Буш вел себя как политик. Первая часть его выступления была посвящена глобальной «борьбе за свободу» и содержала довольно сомнительные списки тех стран, где зажимают демократию, и тех, где в этой области добились успехов. Этот раздел стал наглядной демонстрацией, за что в мире не любят Америку, и концентрацией политической философии, от которой следующей администрации следовало бы отказаться. Нынешней же администрации отказаться от привычного подхода как-то не с руки.
Вторую часть речи американский президент посвятил тем добрым делам, которые его страна совершает в мире. Например, удвоению американского финансирования борьбы со СПИДом - с 15 до 30 млрд долларов. И с малярией, на которую Вашингтон тратит 1,2 млрд. И о том, что в партнерстве с другими странами США подготовили до 600 тыс. учителей и администраторов. Все это - плавный переход Буша к демонстрации той Америки, которая действительно нужна и еще долго будет необходима миру после того, как она откажется от роли всемирного демократизатора. В целом - очень грамотно составленная речь.
Ахмадинежад говорил не как политик, а как проповедник, как защитник добра и справедливости. Он утверждал, что в нашем мире унижается благородный институт брака и сущность женщины как высшего проявления божественной красоты. Что в этом мире попираются права человека, когда целым народам (палестинцам в данном случае) можно отключать воду и электричество и лишать их земли. Ахмадинежад напомнил о 900 млн жителей земли, живущих на доллар в день. Говорил, что в отношениях между народами царят обман и ложь. Что победители во Второй мировой войне все еще следуют дорожной карте своего глобального господства, у них больше прав, чем у других стран, а учреждения типа Совета Безопасности ООН играют роль обвинителя, судьи и палача одновременно.
Ахмадинежад, повторим, не сказал ничего нового - например, по поводу скандала насчет иранских ядерных программ, и вообще ничего такого, что можно было счесть политической новостью. Он, правда, призвал США сойти с пути высокомерия и подчинения дьяволу и очиститься от грязи. И напомнил, что приближается время заката империи, потери возможностей Запада руководить миром. Но все это, или нечто похожее, он уже говорил раньше. Не говоря уже о том, что ООН - то самое место, где принято произносить подобные речи. Или принято было в те времена, когда казалось, что ООН может изменить мир.

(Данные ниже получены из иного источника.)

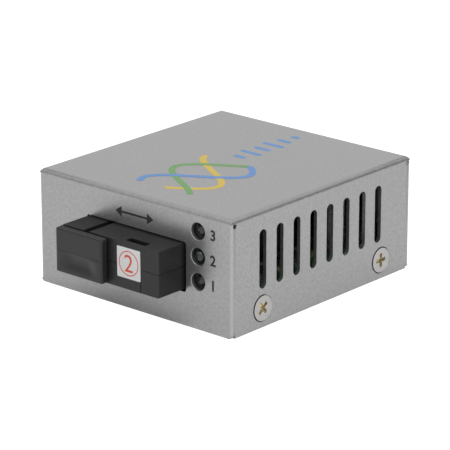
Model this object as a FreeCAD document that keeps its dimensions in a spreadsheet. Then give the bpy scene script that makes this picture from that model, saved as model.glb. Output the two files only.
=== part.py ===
"""Fibre media converter: a small folded steel case with a fibre transceiver in its front.

Lengths are in millimetres. X runs along the front from left to right, Y runs from the front
to the back, and Z is up. The origin is the middle of the underside of the base tray.
"""
import FreeCAD
import Part
import math
import operator
import os
import Sketcher
from types import SimpleNamespace

# Driving dimensions. Every other length in the model is worked out from these.
SIZES = {
    # Folded case
    "case_width": 50.7, "case_depth": 54.9, "case_height": 24.0,
    "sheet": 0.8, "bend_radius": 1.1, "cover_lift": 0.1,
    "seam_width": 0.12, "relief_radius": 0.5, "relief_drop": 1.3, "flange_corner": 0.8,
    "tray_sheet": 0.8, "tray_gap": 0.12, "flange_height": 6.6, "collar_radius": 2.1, "collar_depth": 0.4,
    "tray_bend": 1.2,
    # Side vents
    "vent_count": 8, "vent_pitch": 5.08, "vent_width": 2.05, "vent_length": 12.0, "vent_low": 8.07,
    "vent_middle": -0.61,
    # Case screws
    "screw_inset": 9.11, "screw_level": 4.05, "head_radius": 2.6,
    "head_gap": 0.22, "head_proud": 0.12, "thread_radius": 1.6, "thread_fit": 0.05, "screw_length": 6.0,
    "cross_width": 0.75, "cross_reach": 2.9, "cross_depth": 1.0,
    # Circuit board and what holds it
    "standoff_height": 5.0, "standoff_radius": 2.4, "standoff_inset": 3.3, "standoff_front_inset": 12.65,
    "standoff_back_inset": 2.95,
    "board_side_gap": 0.53, "board_front_gap": 1.6, "board_back_gap": 0.5, "board_thick": 1.6,
    "board_screw_radius": 1.25, "board_head_radius": 2.3, "board_head_height": 1.5,
    "board_screw_length": 5.5, "hole_fit": 0.15,
    # Fibre transceiver
    "module_x": 0.45, "module_width": 25.4, "module_height": 9.5, "module_length": 39.1,
    "module_reach": 7.08, "module_rounding": 0.3,
    "cutout_left": 0.2, "cutout_right": 0.6, "cutout_below": 0.45, "cutout_above": 0.28,
    "cutout_corner": 0.6,
    "port_pitch": 12.7, "port_width": 9.1, "port_height": 7.5, "port_depth": 12.6,
    "module_wall": 1.0, "partition": 1.5, "key_width": 1.52, "key_length": 12.0,
    "window_width": 5.15, "window_depth": 1.72, "window_front": 0.94, "window_offset": -0.65,
    "parting_round": 0.12, "joint_inset": 4.7, "joint_width": 0.15, "joint_depth": 0.3,
    # Optical parts in the transceiver
    "barrel_radius": 2.4, "sleeve_radius": 1.6, "ferrule_radius": 1.25,
    "barrel_nose": 8.5, "can_radius": 2.35, "can_length": 4.2, "can_leads": 2.0,
    "can_lead_count": 3, "optic_block": 6.0,
    "clip_plate": 1.0, "clip_arm": 0.8, "clip_length": 9.0, "clip_hook": 0.45,
    "pin_pitch": 2.54, "pin_count": 9, "pin_width": 0.46, "pin_drop": 1.4, "pin_inset": 2.6,
    "module_board_lift": 0.8, "module_board_depth": 13.0, "module_board_thick": 1.0,
    "driver_side": 4.0, "driver_inset": 3.0,
    # Dust plug
    "plug_width": 12.3, "plug_height": 9.1, "plug_thick": 1.55, "plug_gap": 0.3, "plug_fit": 0.1,
    "plug_offset": -0.4,
    "plug_body_width": 6.1, "plug_body_length": 6.0, "plug_bore": 2.75, "plug_taper": 0.17,
    "grip_width": 10.0, "grip_height": 3.9, "grip_bulge": 0.55, "grip_slope": 1.5,
    # Sticker
    "sticker_width": 6.05, "sticker_height": 6.2, "sticker_thick": 0.08, "sticker_tilt": 1.2,
    "sticker_offset": -1.53, "sticker_low": 2.42,
    # Status lamps
    "lamp_count": 3, "lamp_clearance": 3.64, "lamp_low": 2.46, "lamp_from_top": 3.98,
    "lamp_hole_radius": 1.75, "lamp_radius": 1.4, "lamp_length": 4.6, "lamp_dome": 1.2,
    "lamp_back": 0.8, "holder_width": 5.0, "holder_depth": 5.6, "holder_top": 2.5, "lead_width": 0.5,
    "lead_step": 1.27,
    # Network jack
    "network_inset": 6.0, "network_width": 15.9, "network_height": 13.2, "network_depth": 15.8,
    "shield": 0.3, "socket_width": 11.8, "socket_height": 7.6, "socket_depth": 12.6,
    "socket_low": 3.7, "latch_width": 6.2, "latch_height": 1.6, "key_slot_width": 3.4,
    "key_slot_height": 1.2, "contact_count": 8, "contact_pitch": 1.02, "contact_width": 0.45,
    "contact_length": 9.0,
    "contact_drop": 0.7, "contact_slope": -14, "connector_fit": 0.2, "jack_fit": 0.15,
    # Power jack
    "power_inset": 6.1, "power_width": 9.0, "power_height": 11.0, "power_depth": 13.4,
    "power_level": 6.4, "power_bore": 3.1, "power_bore_depth": 9.4, "power_pin_radius": 1.0,
    "power_hole_radius": 3.6, "leaf_thick": 0.4, "leaf_width": 3.0, "leaf_inset": 1.2,
    # Parts on the board
    "lead_reach": 1.0, "lead_thick": 0.15, "lead_share": 0.42, "package_lift": 0.1,
    "transformer_width": 5.2, "transformer_depth": 10.4, "transformer_height": 5.6,
    "transformer_pitch": 1.27, "transformer_leads": 6,
    "chip_side": 5.0, "chip_height": 1.4, "chip_pitch": 0.8, "chip_leads": 5,
    "memory_gap": 0.5, "memory_width": 3.9, "memory_depth": 4.9, "memory_leads": 4,
    "regulator_width": 3.5, "regulator_depth": 6.5, "regulator_height": 1.6, "regulator_pitch": 2.3,
    "regulator_leads": 3,
    "crystal_length": 5.0, "crystal_width": 2.5, "crystal_height": 1.0,
    "capacitor_radius": 2.5, "capacitor_height": 11.0, "capacitor_inset": 3.0, "capacitor_gap": 0.5,
    "inductor_side": 4.0, "inductor_height": 2.4, "inductor_corner": 0.8, "inductor_inset": 12.0,
    "chip_part_length": 2.0, "chip_part_width": 1.25, "chip_part_height": 0.6, "chip_part_pitch": 2.0,
    "row_parts": 4, "row_inset": 0.3,
}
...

Одной из заслуг великого Паваротти было то, что он сделал оперу относительно массовым увлечением вместо надвигавшейся на нее судьбы ретро-удовольствия для избранных. Его концерты собирали не только залы с бархатом лож, но и стадионы. Ахмадинежад возвращает международной политике то, без чего ей никак нельзя - веру какой-то части человечества, что справедливый мир и честная политика возможны. Ахмадинежад возвращает публичность и зрительский драматизм самой ООН, которая, порой, слишком похожа на организацию для бюрократов высшего уровня, читающих обтекаемые и дипломатичные речи друг для друга. Для большей части мира ООН - это место, где лидеры типа Фиделя Кастро, Уго Чавеса и Махмуда Ахмадинежада говорят то, о чем думают многие другие. Пусть даже эти «другие» знают, что это архаичное зрелище, опера, все равно кончится, и дадут занавес.